L'Iran est à saluer. Pas celui de Moussavi ou de ce ténébreux Ahmadinejad, partisan d'une secte du «pourrissement universel» pour accélérer l'avènement du Mahdi attendu. Pas celui des fantasmes de domination des Occidentaux. Pas celui craint par les Arabes du pipeline. Mais l'autre Iran. Celui de ce courage qui nous rend jaloux et qui dans les rues ose ce que nous, peuplade post-révolutionnaire ramollie, nous n'avons pas osé tous ces jours de vote où l'on nous a volé nos voix, bourré nos urnes, tabassé nos rares manifestants, et le jour où l'on nous a servi des statistiques non négociables avec nos désirs d'avenir.

Bien sûr que nous sommes presque excusables, mais pas totalement : nous avons trop de morts sur le dos et pas assez d'éclaireurs honnêtes et nos meilleurs enfants ont préféré renaître ailleurs que sur nos terres, et nous sommes abêtis par le pain et domestiqués par la rente.

Mais cela ne suffit pas à expliquer nos tendances herbivores.

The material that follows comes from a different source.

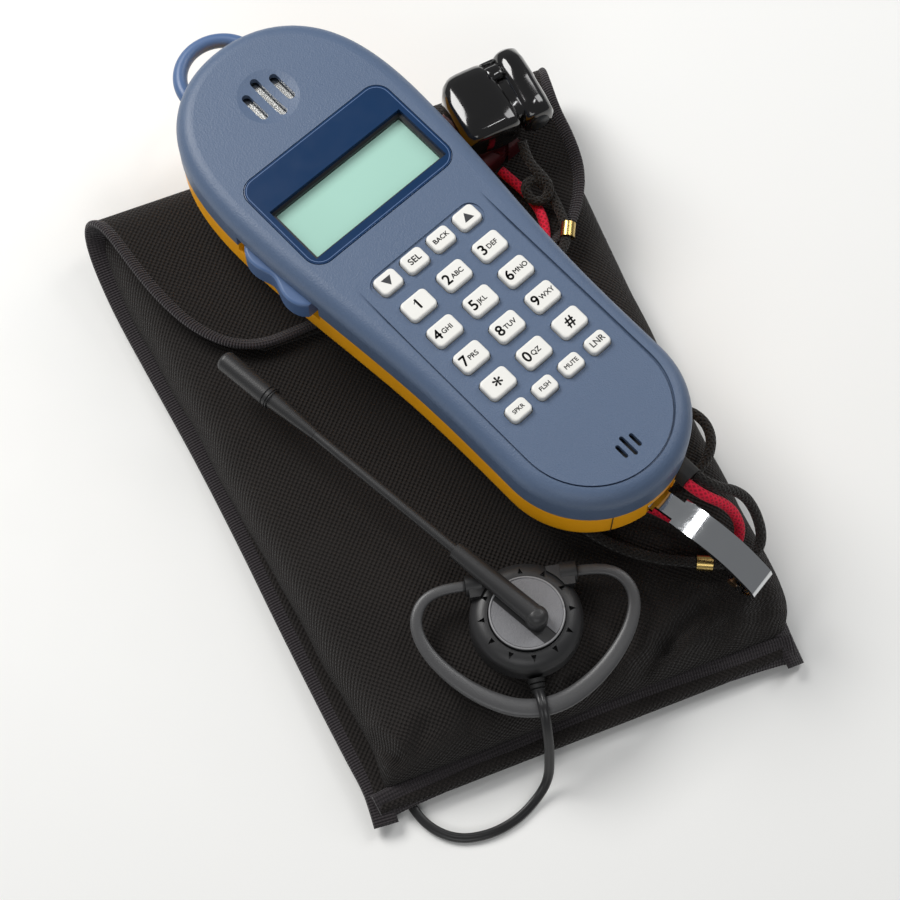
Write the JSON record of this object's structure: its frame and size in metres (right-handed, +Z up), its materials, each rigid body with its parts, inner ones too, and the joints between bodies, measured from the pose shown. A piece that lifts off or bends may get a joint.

Les Iraniens sont autant isolés que nous, dépendants du pétrole comme nous, et vivotant dans des champs barbelés autant que nous, mais ils gardent encore ce don de faire du feu avec leurs jeunesses et de s'élever contre les hold-up électoraux malgré la terreur et la peur.

Qu'est-ce qui s'est passé chez nous au point de nous enlever même l'audace de marcher dans les rues pour dénoncer une fraude ? On ne sait pas. Trente-six millions de morts, trente-six millions de raisons. En attendant, admirons ces Iraniens qui marchent.